Armenian president Serzh Sargsyan, who was born in Artsakh, is likely to discuss the situation with EU leaders in Brussels this week.
He will also discuss plans for a slimmed-down EU association treaty after his country joined Russia’s Eurasian Union instead of pursuing closer, Ukraine-type EU relations.
The weekend’s violence was the second flare-up after a four-day war last April that claimed between 50 and several hundred lives on both sides, according to contradictory reports.
The two sides trade artillery and sniper fire on an almost daily basis, however.
The war could aggravate the EU’s refugee crisis and disrupt oil and gas flows from the Caspian Sea region if it escalated.
It could also drag in Nato member Turkey and Russia on opposite sides.
The EU foreign service did not add to the Minsk Group statement at the time of publication on Monday.
It spoke out last week after the unrecognised Republic of Artsakh held a referendum to alter its constitution, however.
“The EU does not recognise the constitutional and legal framework of such procedures, which cannot prejudice the future status of Nagorno-Karabakh or impact on the negotiation process,” an EU spokesperson told EUobserver on Friday.
“The EU … calls for earliest resumption of negotiations toward sustainable peace,” it added.

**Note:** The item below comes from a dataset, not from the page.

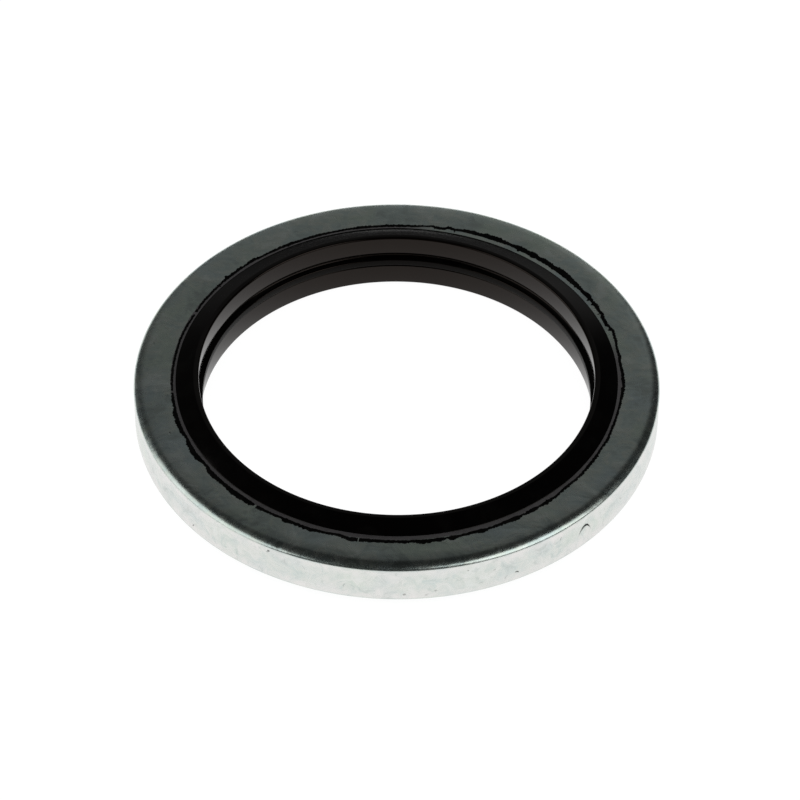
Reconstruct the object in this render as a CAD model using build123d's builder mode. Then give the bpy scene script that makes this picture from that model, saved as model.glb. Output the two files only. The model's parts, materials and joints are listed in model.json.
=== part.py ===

This news update is the fourth in a series of stories by EUobserver that examine the issues and look at the lives of ethnic Armenians in the Nagorno-Karabakh conflict. The first part was about a referendum to create a 'Republic of Artsakh' in Nagorno-Karabakh. The second article looked at the origins of the conflict. The third one looked at the situation on the line of contact.